* SET EXERCISE: How do the records below read from their first line through the line containing "bpy.ops.object.modifier_apply(modifier=modifier.name)"? Write those lines out exactly.

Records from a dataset
--*--
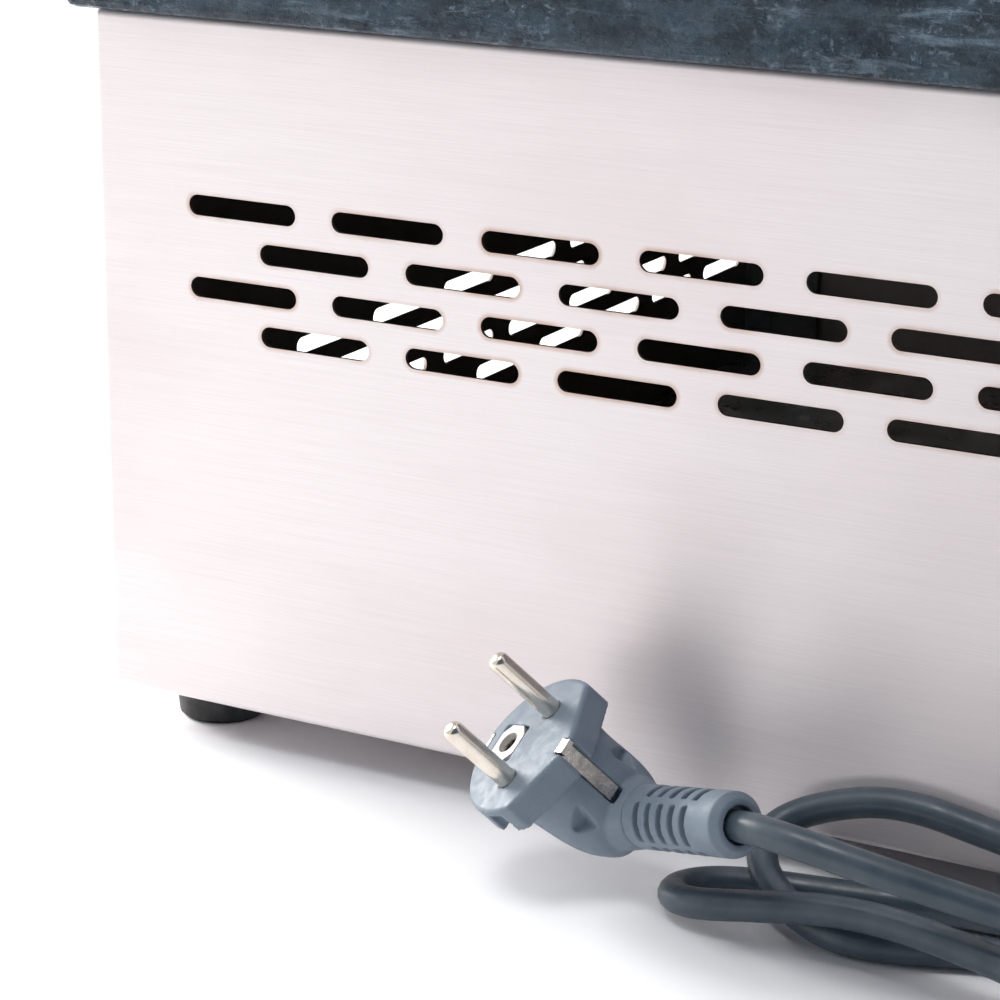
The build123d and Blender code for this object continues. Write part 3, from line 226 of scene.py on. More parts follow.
def apply_all(piece):
    """Every modifier of the piece is applied, in order."""
    pick(piece)
    for modifier in list(piece.modifiers):
        bpy.ops.object.modifier_apply(modifier=modifier.name)


def give(piece, finish):
    """The piece has this finish all over."""
    piece.data.materials.clear()
    piece.data.materials.append(finish)


def give_nodes(finish, *names):
    """These CAD pieces have this finish in each of their slots."""
    for name in names:
        piece = frame["nodes"][name]
        if not piece.material_slots:
            piece.data.materials.append(finish)
        for slot in piece.material_slots:
            slot.material = finish


def nodes_in(slot):
    """Names of the CAD pieces in a material slot."""
    return [name for name, its_slot in SLOT_OF.items() if its_slot == slot]


def merged_copy(name, new_name):
    """A CAD piece's shape as a new object, its doubles merged, ready to be worked on."""
    source = frame["nodes"][name]
    copy = bpy.data.objects.new(new_name, source.data.copy())
    bpy.context.scene.collection.objects.link(copy)
    pick(copy)
    bpy.ops.object.mode_set(mode="EDIT")
    bpy.ops.mesh.select_all(action="SELECT")
    bpy.ops.mesh.remove_doubles(threshold=0.00001)
    bpy.ops.mesh.customdata_custom_splitnormals_clear()
    bpy.ops.object.mode_set(mode="OBJECT")
    return copy


# ---------------------------------------------------------------- help for finishes
def add(tree, kind, inputs=None, **choices):
    """A node; inputs gives its sockets a value or another node's output."""
    made = tree.nodes.new(kind)
    for name, value in choices.items():
        setattr(made, name, value)
    for key, value in (inputs or {}).items():
        if isinstance(value, bpy.types.NodeSocket):
            tree.links.new(value, made.inputs[key])
        else:
            made.inputs[key].default_value = value
    return made


def new_finish(name, colour, metallic, roughness):
    """A material and its surface shader."""
    finish = bpy.data.materials.new(name)
    finish.use_nodes = True
    surface = finish.node_tree.nodes["Principled BSDF"]
    surface.inputs["Base Color"].default_value = (*colour, 1.0)
    surface.inputs["Metallic"].default_value = metallic
    surface.inputs["Roughness"].default_value = roughness
    finish.diffuse_color = (*colour, 1.0)
    return finish, finish.node_tree, surface


def place(tree, stretch=(1.0, 1.0, 1.0), turn=(0.0, 0.0, 0.0)):
    """The piece's own coordinates, stretched for a pattern with a direction."""
    where = add(tree, "ShaderNodeTexCoord")
    mapping = add(tree, "ShaderNodeMapping", {"Vector": where.outputs["Object"]})
    mapping.inputs["Scale"].default_value = stretch
    mapping.inputs["Rotation"].default_value = turn
    return mapping.outputs["Vector"]


def noise(tree, where, scale, detail=3.0, rough=0.55, distortion=0.0):
    """Cloudy pattern from 0 to 1."""
    made = add(tree, "ShaderNodeTexNoise", {
        "Vector": where, "Scale": scale, "Detail": detail, "Roughness": rough, "Distortion": distortion})
    return made.outputs["Fac"]


def spread(tree, value, low, high, to_low=0.0, to_high=1.0):
    """The value between low and high becomes one between to_low and to_high."""
    made = add(tree, "ShaderNodeMapRange", {
        "Value": value, "From Min": low, "From Max": high, "To Min": to_low, "To Max": to_high},
        interpolation_type="SMOOTHSTEP")
    return made.outputs["Result"]


def sum_up(tree, kind, first, second):
    """One step of arithmetic."""
    return add(tree, "ShaderNodeMath", {0: first, 1: second}, operation=kind).outputs[0]


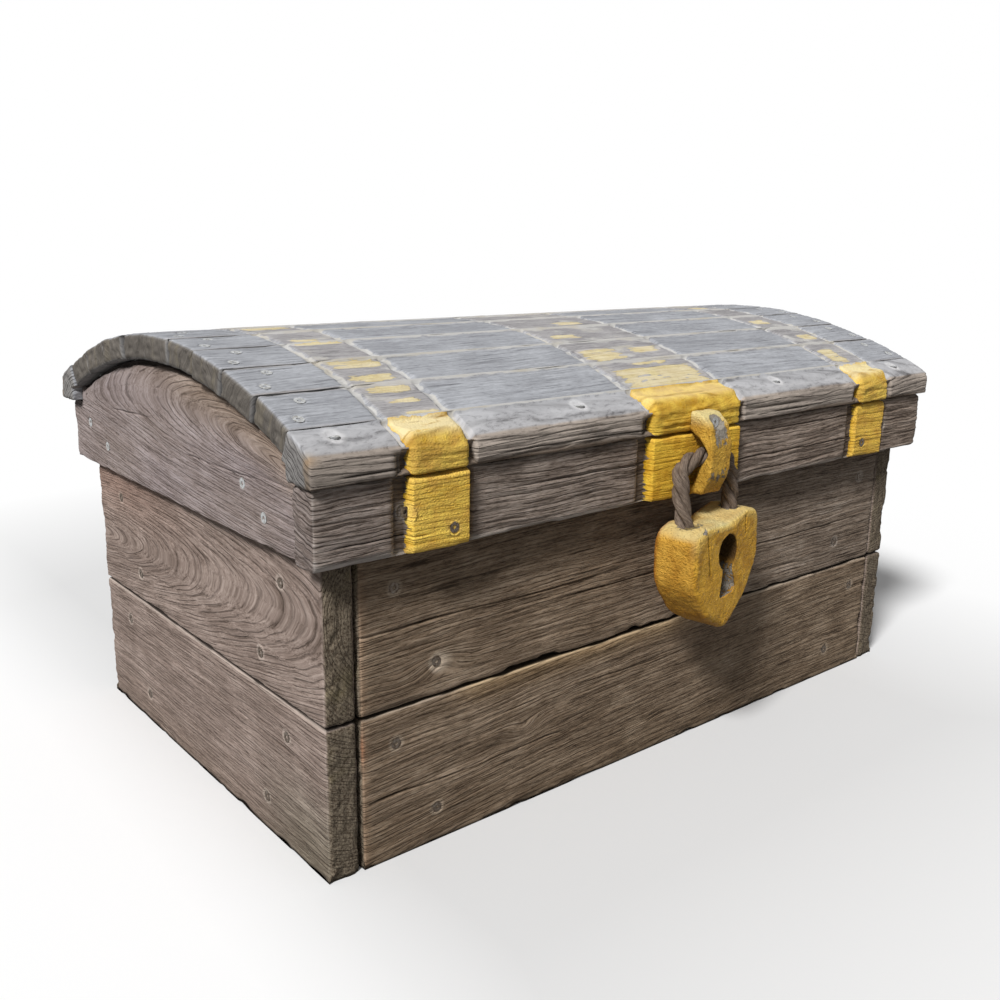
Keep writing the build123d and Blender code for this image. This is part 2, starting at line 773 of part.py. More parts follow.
--*--
* RESULT OF THE TASK:
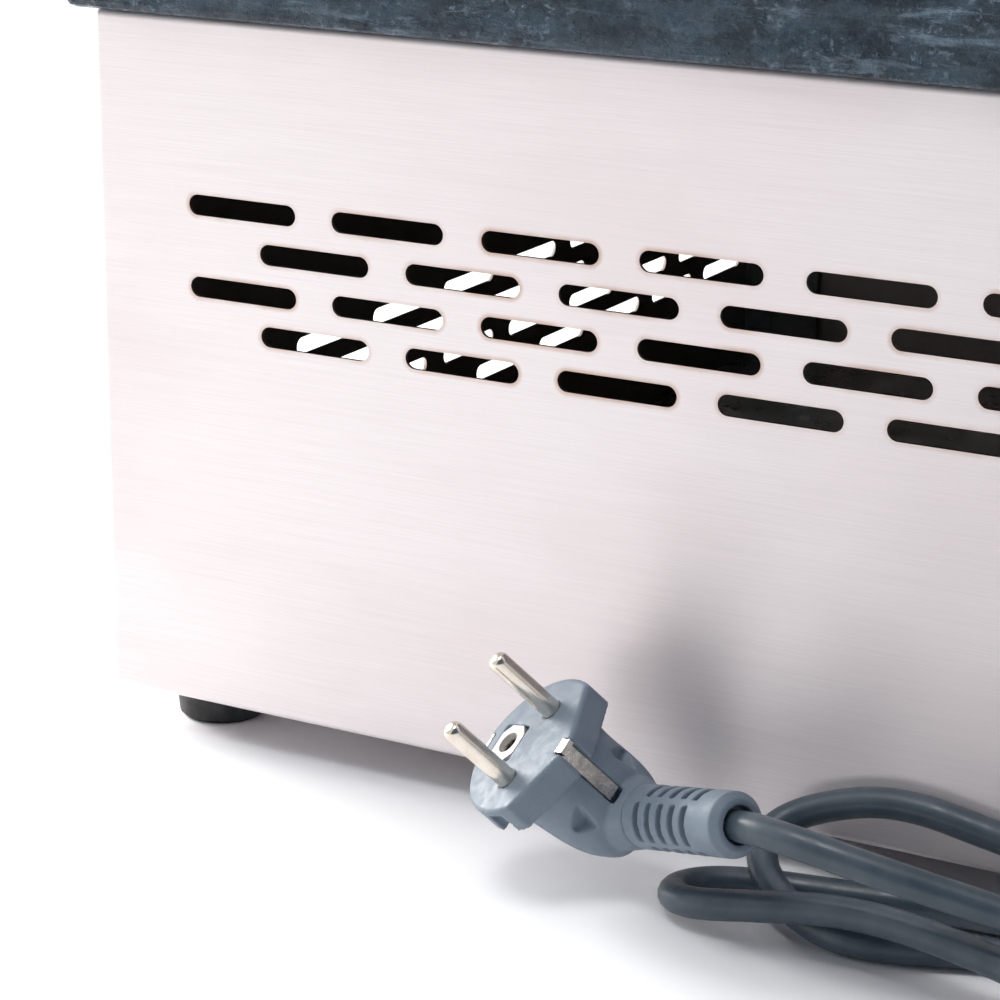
The build123d and Blender code for this object continues. Write part 3, from line 226 of scene.py on. More parts follow.
def apply_all(piece):
    """Every modifier of the piece is applied, in order."""
    pick(piece)
    for modifier in list(piece.modifiers):
        bpy.ops.object.modifier_apply(modifier=modifier.name)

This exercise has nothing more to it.